Except, you know, I have a migraine, and all this pain, and my brain has had enough, but the pharmacy is open every day, so I can just go get meds whenever, right? I would bang my head against something, but at least part of this migraine is a concussion from doing just that, which is how I know the Mirena anxiety is not normal.

If anything, I’m just exhausted, ready for the fog to come back down and everything to go back to being carefully, precariously balanced.

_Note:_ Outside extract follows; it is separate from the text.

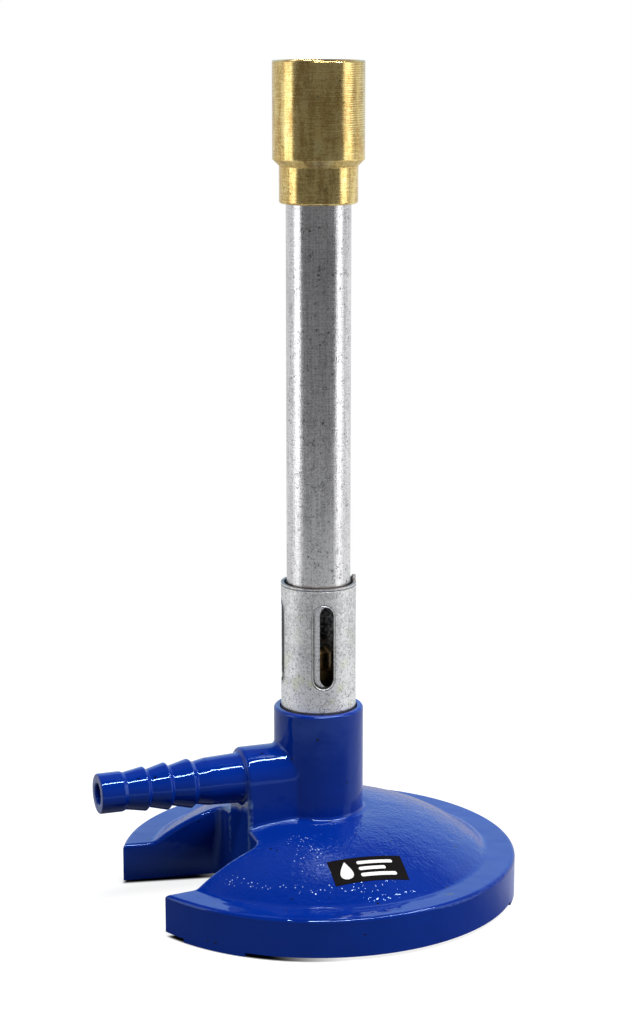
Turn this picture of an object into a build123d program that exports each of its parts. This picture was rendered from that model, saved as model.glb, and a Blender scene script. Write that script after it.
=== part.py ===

(I feel like taking a note, next time, that says “If I was a drug addict, I wouldn’t be dragging myself here to ask for painkillers that are legal over the counter medication. First, I would take all the Endone that I’ve been prescribed and haven’t touched because I’m allergic to an inactive ingredient, then I would call my ex-boyfriend whom I dumped because he wanted to put me on ecstasy and move me into a cage in his bedroom, and I would offer to trade him sex for drugs that actually work. He would say yes, and I would be too out of it to care what he did, and then you’d see me back here as a both an addict and a domestic violence victim. I would really prefer to avoid that outcome by taking this medication which only barely makes the pain so I only notice it most of the time instead of all the time, and which is the only thing I have access to which doesn’t make thing worse. I can promise you my use is being monitored by two medical professionals and that if I had a choice I would not take it, however if I do not take it I will be in so much pain I will not be able to function. Please note that exposure to high levels of pain over time actually affects the way the brain interprets pain signals and it is generally considered better to dull pain rather than encourage an outcome where pain sensitivity is increased. I have experienced this pain for thirteen years now, and chronic pain is usually diagnosed at 6 months.”
I don’t think it would actually work, but it would probably be amusing to me, if my brain was up to that at some point. Not today. I don’t even know if this entry makes sense or has a point.)